Oyamel has sold grasshopper tacos (otherwise known as tacos de chapulines) since the mid-2000s and has remained the sole provider of the snack in Washington for more than a decade, probably due to a lack of demand and the difficulty of sourcing the insects. But José Andrés's Penn Quarter restaurant now has some competition for your grasshopper dining dollar: Lezo's Taqueriain Mt. Pleasant started peddling tacos de chapulines in May.
Lezo's was opened last year by Rosa Arroyo and her son, Andrew Gonzalez. If those names sound familiar, it's because they were two of the three family members responsible for the famous (infamous?) Taqueria Juquilita, the former taco speakeasy in Columbia Heights. The patriarch of the family, Onesimo Gonzalez, died in 2013, and his wife and son decided that, as an homage, they would realize his dream of opening a legitimate restaurant, fully inspected and licensed.
Lezo's is the result. It's a small, sun-dappled spot with a handful of tables and a taste for the authentic dishes of Oaxaca, the family's ancestral home. Lezo's serves not only grasshopper tacos, but also tlayudas, the Oaxacan street snack often referred to as "Mexican pizza."
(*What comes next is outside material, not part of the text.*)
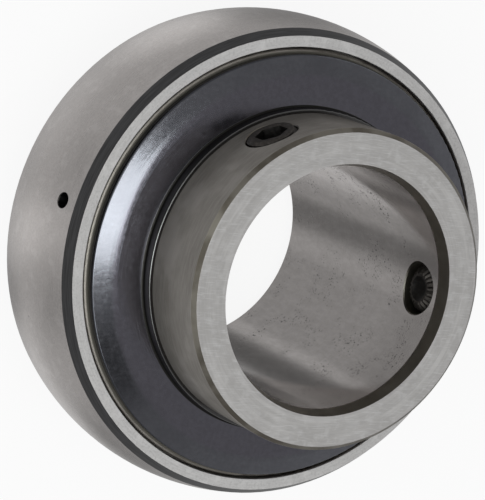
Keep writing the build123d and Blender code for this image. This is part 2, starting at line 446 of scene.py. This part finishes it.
def inner_edges(g, cloud, satin):
    """Dark olive mouth and brown rim in front. The back's chamfers are as satin as the bore."""
    mouth = g.between(cloud, (0.255, 0.245, 0.212, 1), (0.33, 0.316, 0.275, 1))
    rim = g.between(cloud, (0.145, 0.13, 0.108, 1), (0.25, 0.232, 0.2, 1), 0.35, 0.65)
    dark = g.tint(g.above(g.radius, RIM_INSIDE, 0.5), mouth, rim)
    return g.tint(g.below(g.z, 0.0), dark, satin)


def inner_ring_material():
    """Turned ring: pale scratched faces, warm grey outside, satin pitted bore and dark chamfers."""
    g = Graph("inner_ring_steel")
    front = g.above(g.z, INNER_FACE_HEIGHT - FACE_MARGIN, FACE_BLEND)
    back = g.below(g.z, FACE_MARGIN - INNER_BACK_HEIGHT, FACE_BLEND)
    face = g.math("MAXIMUM", front, back)
    bore = g.below(g.radius, BORE_RADIUS + WALL_MARGIN, WALL_BLEND)
    outside = g.above(g.radius, INNER_RING_RADIUS - WALL_MARGIN, WALL_BLEND)
    grain = g.noise(g.stretched(0.3, 10.0, g.z), detail=3.0)
    turned = g.noise(g.stretched(0.4, 7.0, g.radius))
    cloud = g.noise(scale=0.35, detail=4.0)
    pitted = g.above(g.noise(scale=0.35, detail=3.0), 0.56, 0.05)
    pits = g.both(g.above(g.noise(scale=4.5), 0.65, 0.03), pitted)
    pits = g.both(pits, bore)
    satin = inner_bore(g, grain, pits)
    colour = g.tint(face, inner_edges(g, cloud, satin), inner_faces(g, turned, cloud))
    colour = g.tint(bore, colour, satin)
    colour = g.tint(outside, colour, inner_outside(g, cloud))
    roughness = g.mix(face, 0.34, g.uneven(turned, 0.44, 0.54))
    roughness = g.mix(bore, roughness, g.ramp(cloud, 0.3, 0.7, 0.11, 0.16))
    roughness = g.mix(outside, roughness, g.ramp(cloud, 0.3, 0.7, 0.5, 0.6))
    g.shader.inputs["Specular IOR Level"].default_value = 0.0
    metallic = g.mix(outside, g.mix(face, 1.0, 0.25), 0.0)
    return g.finish(colour, roughness, ((grain, 0.003), (turned, 0.002), (pits, -0.02)), metallic)


def slinger_material():
    """Blued pressed sheet, mottled: plum on its flat and grey on its collar, with painted shade: near black
    on the collar's wall and dark at its rim.
    """
    g = Graph("slinger_steel")
    mottle = g.noise(scale=2.2, detail=4.0, roughness=0.65)
    cloud = g.noise(scale=0.3)
    rings = g.noise(g.stretched(0.3, 6.0, g.radius))
    blue = g.layered(
        g.between(mottle, (0.23, 0.234, 0.262, 1), (0.264, 0.268, 0.299, 1)),
        (cloud, 0.35, 0.7, 0.4, (0.197, 0.198, 0.225, 1)),
    )
    plum = g.between(mottle, (0.233, 0.226, 0.262, 1), (0.264, 0.257, 0.3, 1))
    collar = g.below(g.radius, COLLAR_OUTSIDE, 0.04)
    wall = g.both(collar, g.below(g.height, COLLAR_WALL_TOP, 0.03))
    rim = g.above(g.radius, SLINGER_RIM_INSIDE, 0.08)
    colour = g.tint(g.below(g.radius, SLINGER_BREAK, 0.3), blue, plum)
    colour = g.tint(collar, colour, (0.17, 0.167, 0.167, 1))
    # painted shade: the collar's wall beside the inner ring is near black
    colour = g.tint(wall, colour, (0.026, 0.025, 0.023, 1))
    # painted shade: the rim is dark
    colour = g.tint(rim, colour, (0.06, 0.063, 0.074, 1))
    roughness = g.mix(wall, g.uneven(mottle, 0.14, 0.2), 0.4)
    return g.finish(colour, roughness, ((mottle, 0.004), (rings, 0.004)))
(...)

Both dishes are hard to find in the District (tlayudas are available at Espita in Shaw, too), but it's the grasshopper taco that continues to fascinate the generally conservative D.C. dining community more than a decade after it was introduced in the District.
The hard part is sourcing the insects. "I physically have to go to Mexico and get them," Gonzalez says.
He flew to Oaxaca in May with three empty suitcases to pick up grasshoppers and other regional products, even his grandmother's homemade red mole, which includes more than 30 ingredients. Didn't U.S. Customs give him a hard time when Gonzalez informed the agency he had a suitcase full of previously cooked bugs?
"It was the first time I went," he says. "They didn't give me any issue."
The tacos de chapulines at Lezo's may even be better than the ones at Oyamel. The medium-sized grasshoppers are boiled and toasted before they leave Mexico. Arroyo seasons and reheats the insects before piling them into a toasted house-made tortilla with chopped onions and cilantro. The grasshoppers have a pronounced saltiness and a supernatural crunch. I also detected the sour, stinging presence of lime, but Gonzalez tells me the kitchen adds no such citrus. That duty must be handled by the customer with an accompanying lime wedge.
The grasshoppers, to my mind, need no extra squirts of lime, but I did experiment with the nuclear salsas available at the table. I ran out of grasshopper taco before I ran out of possible salsa combinations. The salsas, I must confess, went a long way toward easing me into a difficult psychological space: the place where I feel 100 percent comfortable sticking bugs in my mouth.
Lezo's Taqueria, 3213 Mt. Pleasant St. NW. 202-265-0243. Grasshopper tacos are $4 each.